What type of project are you working on next?
To be honest, I’m in between projects at the moment and have had to give myself permission to rest, read, and not be “productive” in my writing. My mother died two years ago, at a time of other major losses, and tending to my grief has required most of my creative energy. I’ve accepted that I’m a slow writer in general and have learned not to force a project, to trust the process (as my mom used to tell me) and believe that eventually something new will bubble up.
When did you first consider yourself a writer / poet?
I loved writing fantasy stories as a child and started writing poems in the crucible of middle school. In high school, I had two wonderful English teachers who encouraged my creative writing, and I started to consider myself a poet.
How do you research markets for your work, perhaps as some advice for not-yet-published poets?
I notice where the poets I most love are publishing and then try submitting to those markets. But I haven’t been rigorous about submitting the past few years and believe it’s healthy for poets to have periods where we immerse ourselves in reading and our own writing projects without the pressure to publish (see: tending to grief, above).
What would you say is your interesting writing quirk?
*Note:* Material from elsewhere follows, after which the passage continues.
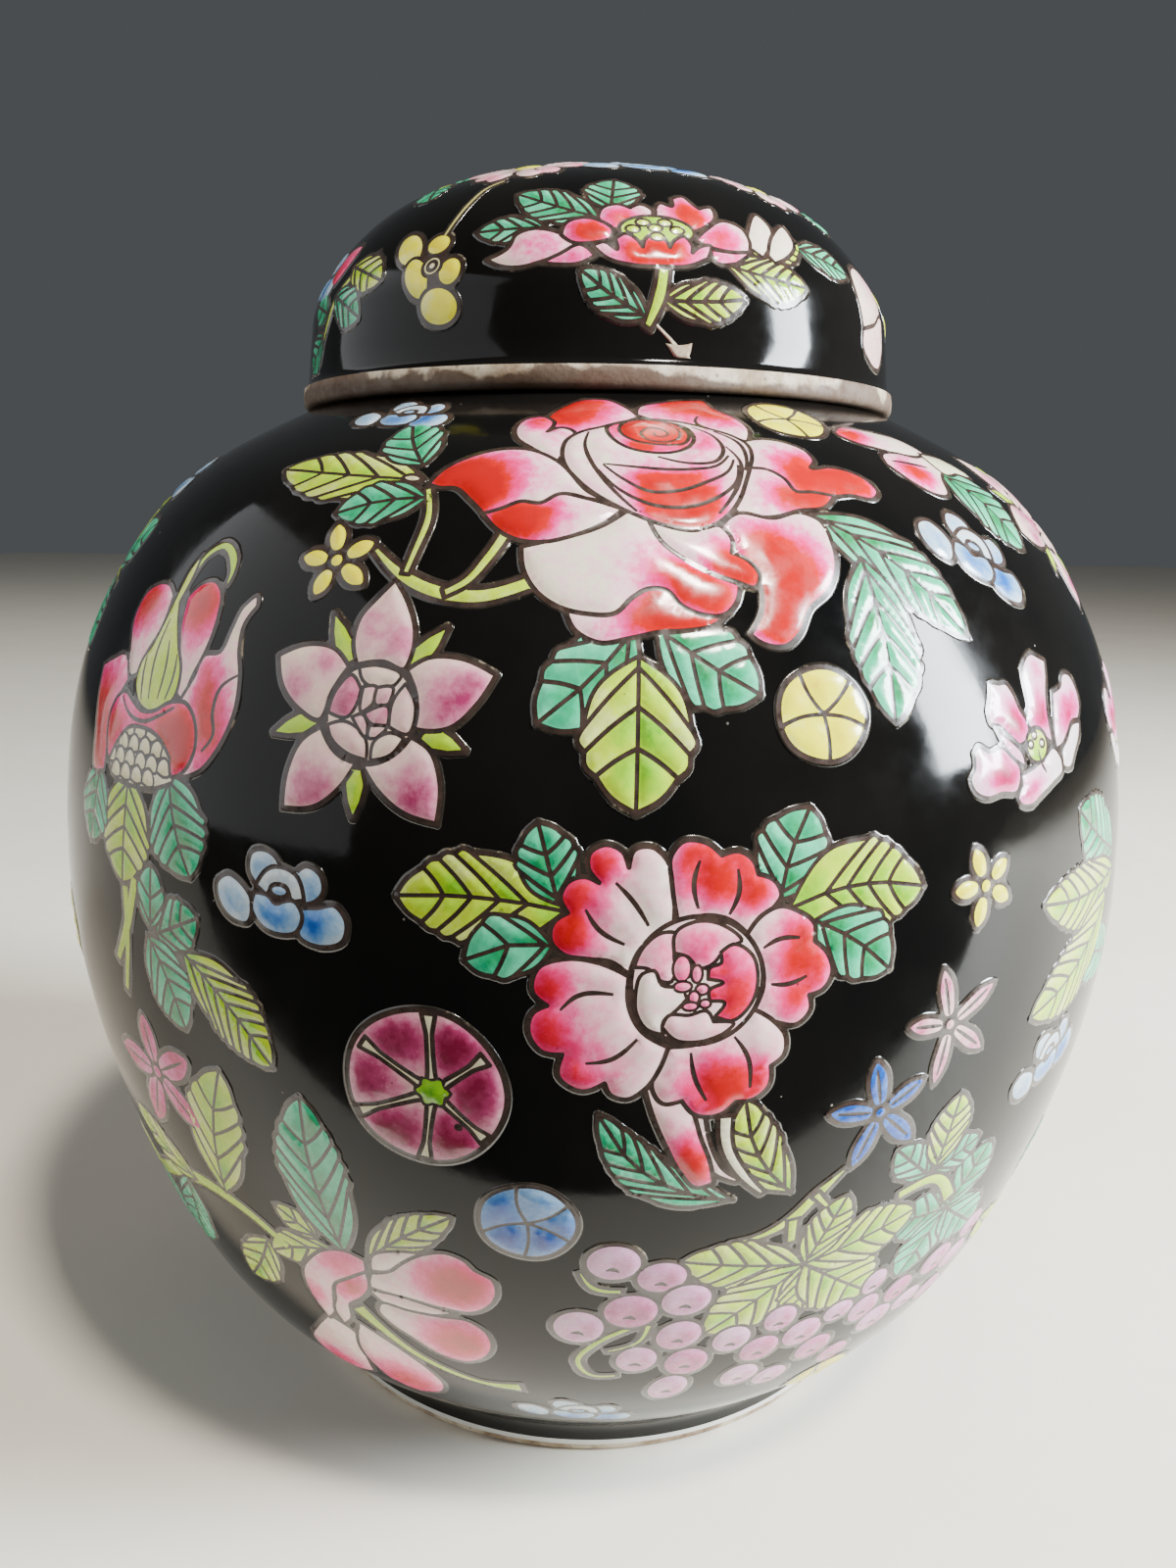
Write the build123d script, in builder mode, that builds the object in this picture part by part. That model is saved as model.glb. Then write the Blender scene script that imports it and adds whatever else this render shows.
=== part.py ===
"""A globular porcelain ginger jar with a domed cap lid, about 151 mm tall.

The jar is two thrown and turned pieces. The jar body is a thin-walled globe on a foot ring,
with a short upright neck that rises from a flat seat on the shoulder. The lid is a loose cap:
its skirt drops over the neck and its rim rests on the seat, so it lifts straight off.

Frame: +Z up, the jar's axis is Z, and the origin is the centre of the foot ring's ground face.
Units are millimetres. Profiles are drawn as (radius, height) on the XZ plane and revolved.
"""

import os

from build123d import *

# Driving dimensions of the jar body
BELLY_R = 67.7  # largest radius
BELLY_Z = 71.0  # height of the largest radius
SEAT_Z = 123.0  # flat ledge on the shoulder that carries the lid
SEAT_R = 36.0  # outer radius of that ledge
NECK_R = 29.0  # outside of the neck
NECK_TOP_Z = 135.0
NECK_WALL = 4.0
WALL = 4.6  # belly wall
FOOT_R = 40.0  # outside of the foot ring
FOOT_WALL = 5.0
FOOT_HEIGHT = 4.5  # from the ground to where the belly starts
FOOT_RECESS = 3.5  # the base is cut back this far inside the ring
BASE_THICKNESS = 6.0

# Driving dimensions of the lid
LID_RIM_R = 37.4  # the unglazed lip at the bottom of the skirt
LID_SKIRT_R = 36.7
LID_WALL = 4.0
LID_LIP_HEIGHT = 2.4
LID_HEIGHT = 28.0  # rim to crown
LID_SHOULDER_Z = 10.0  # where the skirt turns into the dome, above the rim
LID_TAPER = 0.7  # the skirt draws in this much by then

# Edge softening
GROUND_EDGE_R = 1.2  # foot ring's two ground edges
SEAT_EDGE_R = 1.0
NECK_ROOT_R = 2.0
MOUTH_LIP_R = 1.8
RIM_EDGE_R = 1.1

neck_inner_r = NECK_R - NECK_WALL
floor_z = FOOT_RECESS + BASE_THICKNESS
crown_z = SEAT_Z + LID_HEIGHT


def outside_of_belly():
    """Points up the outside of the globe, from the foot ring to the edge of the seat."""
    return [
        (FOOT_R + 0.8, FOOT_HEIGHT),
        (52.0, 16.0),
        (62.3, 38.0),
        (BELLY_R, BELLY_Z),
        (62.6, 98.0),
        (52.6, 113.0),
        (SEAT_R, SEAT_Z),
    ]


def inside_of_belly():
    """Points down the inside of the globe, from under the neck to the flat of the floor."""
    return [
        (neck_inner_r, SEAT_Z - 3.0),
        (49.5, 109.5),
        (62.6 - WALL, 96.0),
        (BELLY_R - WALL, BELLY_Z),
        (62.3 - WALL, 39.5),
        (48.6, 19.2),
        (41.5, 12.8),
        (FOOT_R - 7.0, floor_z),
    ]


def circles_at(part, z, radius):
    """The circular edges of a part at a height, of a radius."""
    level = part.edges().filter_by(GeomType.CIRCLE).filter_by_position(Axis.Z, z - 0.01, z + 0.01)
    return level.filter_by(lambda edge: abs(edge.radius - radius) < 0.01)


# Jar body: one closed section, revolved. The spline's end tangents keep the globe full where it
# leaves the foot and let it run out nearly flat at the seat and under the neck.
with BuildPart() as jar_body:
    with BuildSketch(Plane.XZ):
        with BuildLine():
            Polyline(
                (0, FOOT_RECESS),
                (FOOT_R - FOOT_WALL - 0.6, FOOT_RECESS),
                (FOOT_R - FOOT_WALL, 0),
                (FOOT_R, 0),
                (FOOT_R + 0.8, FOOT_HEIGHT),
            )
            Spline(*outside_of_belly(), tangents=[(1.0, 0.92), (-1.0, 0.48)])
            Polyline(
                (SEAT_R, SEAT_Z),
                (NECK_R, SEAT_Z),
                (NECK_R, NECK_TOP_Z),
                (neck_inner_r, NECK_TOP_Z),
                (neck_inner_r, SEAT_Z - 3.0),
            )
            Spline(*inside_of_belly(), tangents=[(1.0, -0.42), (-1.0, -0.12)])
            Polyline((FOOT_R - 7.0, floor_z), (0, floor_z), (0, FOOT_RECESS))
        make_face()
    revolve(axis=Axis.Z)
    fillet(circles_at(jar_body, 0, FOOT_R) + circles_at(jar_body, 0, FOOT_R - FOOT_WALL), GROUND_EDGE_R)
    fillet(circles_at(jar_body, SEAT_Z, NECK_R), NECK_ROOT_R)
    fillet(circles_at(jar_body, SEAT_Z, SEAT_R), SEAT_EDGE_R)
    mouth = circles_at(jar_body, NECK_TOP_Z, NECK_R) + circles_at(jar_body, NECK_TOP_Z, neck_inner_r)
    fillet(mouth, MOUTH_LIP_R)
jar_body.part.label = "jar_body"


# Lid: a cap of even wall. The bare lip stands a little proud of the glazed skirt, and the skirt
# rolls over a soft shoulder into a low dome.
DOME_SHAPE = [(1.0, 0.0), (0.933, 0.29), (0.77, 0.64), (0.47, 0.9), (0.0, 1.0)]  # (radius, rise) shares
skirt_top_z = SEAT_Z + LID_SHOULDER_Z
skirt_top_r = LID_SKIRT_R - LID_TAPER


def dome(skirt_r, top_z):
    """Points over a dome, from the top of the skirt to the crown on the axis."""
    return [(skirt_r * r, skirt_top_z + (top_z - skirt_top_z) * rise) for r, rise in DOME_SHAPE]


outer_dome = dome(skirt_top_r, crown_z)
inner_dome = dome(skirt_top_r - LID_WALL, crown_z - LID_WALL)

with BuildPart() as lid:
    with BuildSketch(Plane.XZ):
        with BuildLine():
            Polyline(
                (LID_RIM_R - LID_WALL, SEAT_Z),
                (LID_RIM_R, SEAT_Z),
                (LID_RIM_R, SEAT_Z + LID_LIP_HEIGHT),
                (LID_SKIRT_R, SEAT_Z + LID_LIP_HEIGHT + 0.8),
                outer_dome[0],
            )
            Spline(*outer_dome, tangents=[(-0.12, 1.0), (-1.0, 0)])
            Line(outer_dome[-1], inner_dome[-1])
            Spline(*reversed(inner_dome), tangents=[(1.0, 0), (0.12, -1.0)])
            Line(inner_dome[0], (LID_RIM_R - LID_WALL, SEAT_Z))
        make_face()
    revolve(axis=Axis.Z)
    fillet(circles_at(lid, SEAT_Z, LID_RIM_R), RIM_EDGE_R)
    fillet(circles_at(lid, SEAT_Z, LID_RIM_R - LID_WALL), RIM_EDGE_R)
lid.part.label = "lid"

os.makedirs("parts", exist_ok=True)
export_step(jar_body.part, "parts/jar_body.step")
export_step(lid.part, "parts/lid.step")

for piece in (jar_body.part, lid.part):
    size = piece.bounding_box().size
    print(f"{piece.label}: {size.X:.1f} x {size.Y:.1f} x {size.Z:.1f} mm, {piece.volume / 1000:.1f} cm3")
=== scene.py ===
"""The looks of a porcelain ginger jar with raised enamel flowers on black glaze.

The jar and its lid are turned shells that replace the two CAD nodes. Every flower, leaf and
fruit is a thin closed tile of enamel, drawn flat in millimetres, shaped in low relief and laid
onto the glaze at an azimuth and a distance along the profile.
"""

import math
import random

import bmesh
import bpy
import numpy as np
from mathutils import Matrix, Vector, noise
from mathutils.bvhtree import BVHTree
from mathutils.geometry import delaunay_2d_cdt
from mathutils.kdtree import KDTree


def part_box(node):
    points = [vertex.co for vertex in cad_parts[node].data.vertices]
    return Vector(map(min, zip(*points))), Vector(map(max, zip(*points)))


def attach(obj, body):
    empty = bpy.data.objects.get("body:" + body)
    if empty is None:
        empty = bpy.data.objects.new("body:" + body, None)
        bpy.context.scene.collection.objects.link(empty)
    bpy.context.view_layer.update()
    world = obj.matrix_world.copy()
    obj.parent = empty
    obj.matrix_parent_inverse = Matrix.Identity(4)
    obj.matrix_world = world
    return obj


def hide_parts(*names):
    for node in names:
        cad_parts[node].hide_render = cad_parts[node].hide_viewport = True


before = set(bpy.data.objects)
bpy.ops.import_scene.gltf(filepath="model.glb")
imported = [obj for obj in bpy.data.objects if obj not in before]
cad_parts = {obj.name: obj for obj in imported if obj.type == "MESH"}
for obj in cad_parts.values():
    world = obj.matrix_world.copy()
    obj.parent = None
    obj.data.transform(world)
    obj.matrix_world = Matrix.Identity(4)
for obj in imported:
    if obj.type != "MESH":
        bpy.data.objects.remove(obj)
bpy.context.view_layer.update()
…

That is a tough question! I aspire to be quirkier, to strange up my writing. Maybe one interesting thing is that I write across genres—back in the Baby Cave, when my daughters were little, I wrote an irreverent parenting column called Spilt Milk for four years. Now I write everything from lyric poems to conversational personal essays to scathing feminist op-eds.
As a child, what did you want to be when you grew up?
I wanted to be an astronaut as a young child, which is odd because I’m a bit claustrophobic now and have a fear of heights. I like to think of that childhood dream as a kind of metaphor—the vastness of imagination, the infinite possibilities of Space.
Anything additional you want to share with the readers?
The cover of Girl Trouble uses a photograph taken by my (now) 18-year-old daughter Carmen, as part of her high school art project. It feels fitting to have the artwork of a teen girl guiding this book into the world. Thank you for being there for the journey!